At the May 13, 2011 Board meeting, the Board of Directors approved the principle of quantitative and qualitative criteria
applicable for Mr. Jim Wilson as a CEO for the Fiscal Year 2011/2012 with quantitative criteria weighted at 60% (relating
the operating cash flow, current operating income and revenues), and qualitative criteria weighted at 40%. The
qualitative criteria are based on restructuring, publishing plan, licensing strategy, continue organization shift toward
licensing, mobile and casual, and secure co-publishing deals.
STOCK OPTIONS
On May 25, 2009, the Board of Directors attributed to Mr. Wilson 300,000 stock options (adjusted to 326,174 following
the financial transaction initiated in December 2009) with an exercise price of Euros 5.17 euro per stock (adjusted to
€4.76 following the financial transaction initiated in December 2009), subject to the achievement of performance criteria.
The Board decided that the CEO will have to maintain throughout the duration of his mandate at least 15% of the vested
stocks resulting from the exercise of these stock options.
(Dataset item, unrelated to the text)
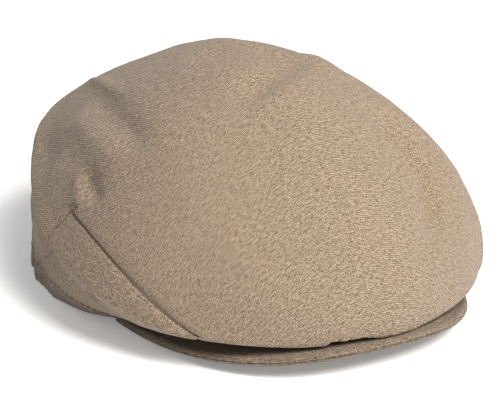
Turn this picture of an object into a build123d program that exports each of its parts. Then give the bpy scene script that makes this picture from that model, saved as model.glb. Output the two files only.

Performance criteria applicable to the stock options are set by the Board of directors, upon the recommendation of the
Nomination and Compensation Committee. Because of the turnaround of the Company, the change in its business
model, the size of the Company and the current economic environment, 3-year criteria as well as peer group criteria are
not relevant. As a result the Board of directors reviews performance criteria each year of the vesting period upon the
recommendation of the Nomination and Compensation Committee. On December 23, 2010, the Board of Directors
approved the principle of quantitative and qualitative criteria applicable for Mr. Jim Wilson as a CEO for the remaining of
the Fiscal Year 2010/2011, and has given relative weights to these criteria for the purpose of calculating the overall
performance of senior management, as follows: quantitative criteria weighted at 60%, and qualitative criteria weighted at
40%. Select quantitative criteria will be evaluated on a sliding scale.
These criteria are applicable to Mr. Wilson, with some adjustments due to the fact that he is appointed during the Fiscal
Year. The quantitative criteria relate to online revenues, current operating income and free cash flow. The qualitative
criteria are based on: (i) substantially deliver the product publishing plan schedule, (ii) re-adjustment of the online
products schedule, (iii) develop cash management process and reporting, (iv) continue structure optimization to fully
support on-line game development, marketing and publishing, (v) develop and recommend future strategies for Cryptic
and Eden Games: deliver key Q4 products, create mission statement, product strategy and organizations at the
company’s two studios, in order for them to contribute meaningfully to the 2012 Fiscal Year in revenue and margin terms.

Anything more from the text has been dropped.